Immediately after the bill passed Dec. 20, AT&T and Comcast announced bonuses of $1,000 to non-management workers, and Wells Fargo and Fifth Third Bancorp increased base hourly pay to $15. Boeing announced a gift of $300 million in investment in its employee-related charitable program “to support our heroes, our homes and our future.”
Comcast NBC Universal gave $1,000 bonuses to more than 100,000 non-executive employees, announcing the move was not only tied, like all the others, to the tax cut but to the Federal Communications Commission’s elimination of government regulation of the Internet. The company said it plans to spend more than $50 billion in the next five years on infrastructure investments that he expects will create “thousands of new direct and indirect jobs.”
Before the bill passed, Kroger Chief Executive Officer W. Rodney McMullen offered that the legislation would influence his company “to continue to invest in our business, which will grow jobs.”
Walmart said its wage increase will take effect in February. The company also plans to boost its paid maternity leave policy for full-time hourly workers to 10 weeks at full pay. The current policy is six to eight weeks at half pay. Walmart also announced it will offer financial help to full-time hourly and salaried employees seeking to adopt children.
Passed in both chambers with no Democrat votes, the bill cuts the corporate tax rate from 35 percent to 21 percent. It also doubles the standard deduction to $24,000 for married couples and doubles the child-tax credit to $2,000, with up to $1,400 available in refunds for families who owe little or no taxes. The bill maintains seven personal income tax brackets and lowers the tax rates for most brackets, reducing the top rate to 37 percent from 39.6 percent.
The Republican leadership promised the impact of the tax bill will begin to show up in paychecks in February as the amount withheld for federal taxes is reduced.
Some Republican members of Congress in the high-tax states of California, New Jersey and New York opposed the bill because it puts a $10,000 cap on the deduction of state, local and property taxes.

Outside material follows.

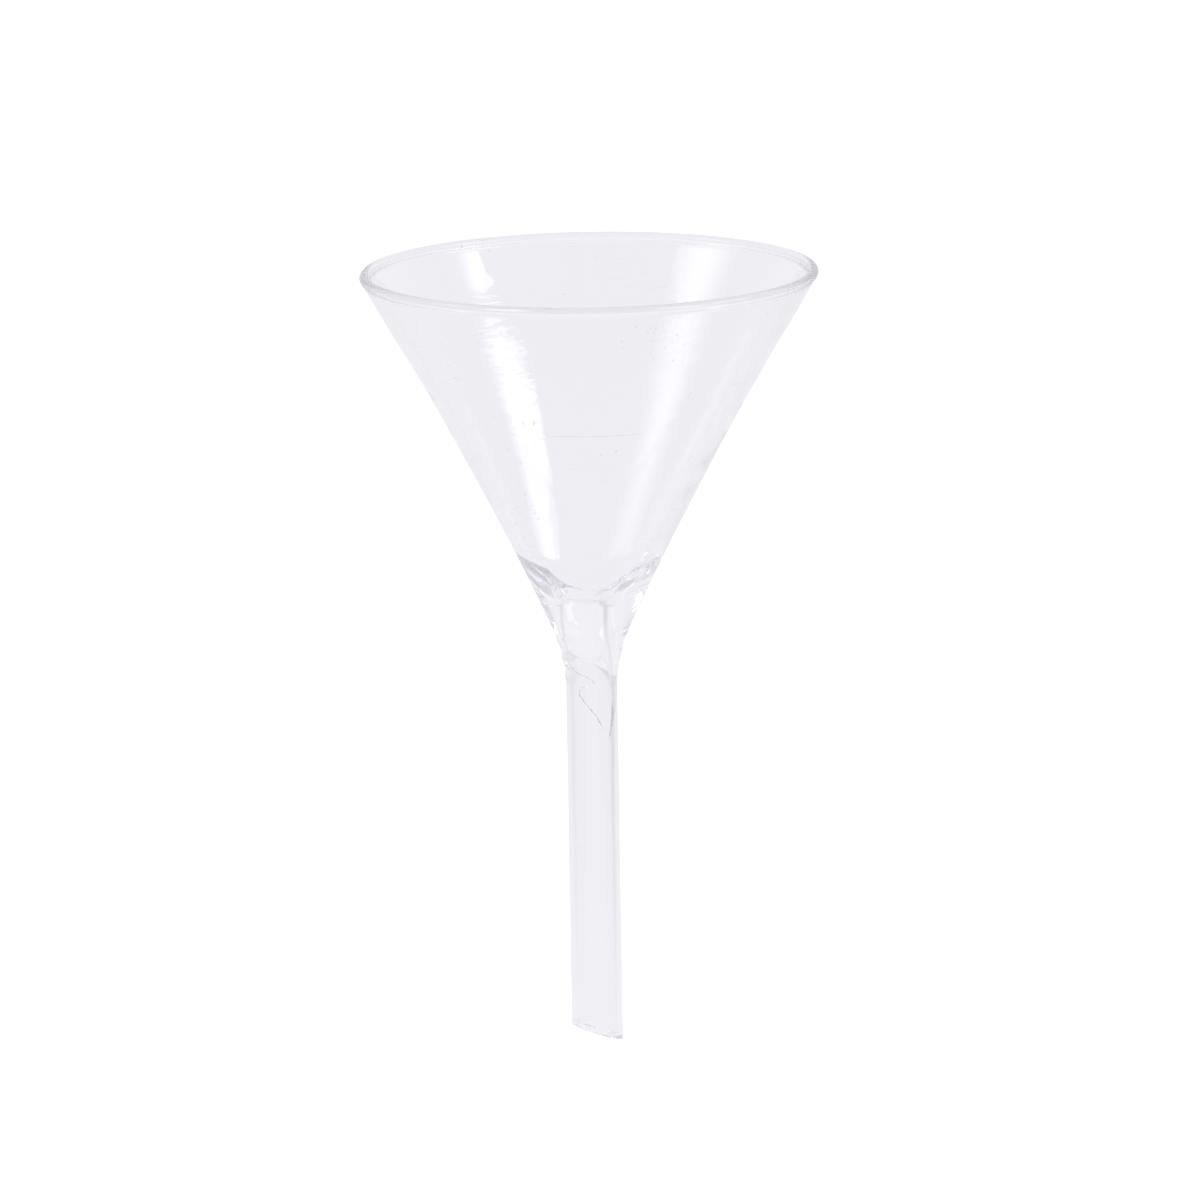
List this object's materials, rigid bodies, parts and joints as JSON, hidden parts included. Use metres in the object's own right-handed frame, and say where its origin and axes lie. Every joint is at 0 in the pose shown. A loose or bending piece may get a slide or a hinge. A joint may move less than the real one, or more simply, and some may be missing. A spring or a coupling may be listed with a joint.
{
  "type": "laboratory funnel",
  "caption": "Clear glass filter funnel: a thin cone with a rounded fire-polished rim, a thick fused throat and a straight stem cut off at a slant.",
  "frame": {"origin": "on the funnel's axis at the top of the straight stem, where its outside starts to widen into the throat", "axes": "+Z along the axis from the stem towards the mouth, +X towards the longest side of the slanted tip"},
  "size_m": [0.075, 0.075, 0.13],
  "materials": {
    "clear_glass": "clear and glossy, lightly marked by use"
  },
  "bodies": {
    "root": {"rim_bead": "clear_glass", "bowl_cone": "clear_glass", "throat_seal": "clear_glass", "stem_tube": "clear_glass"}
  },
  "joints": []
}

The left-leaning Tax Policy Center concluded 80 percent of taxpayers will get a significant tax cut while less than 5 percent will see a tax increase of more than $10.
The Congressional Budget Office’s “static” score of the bill, which doesn’t include projected economic growth, concludes the deficit would grow by about $1.5 trillion in the next decade. However, Republicans, pointing to the tax cuts of Presidents John F. Kennedy and Ronald Reagan, argue the bill will result in economic growth that will produce more revenue and, therefore, more taxes collected.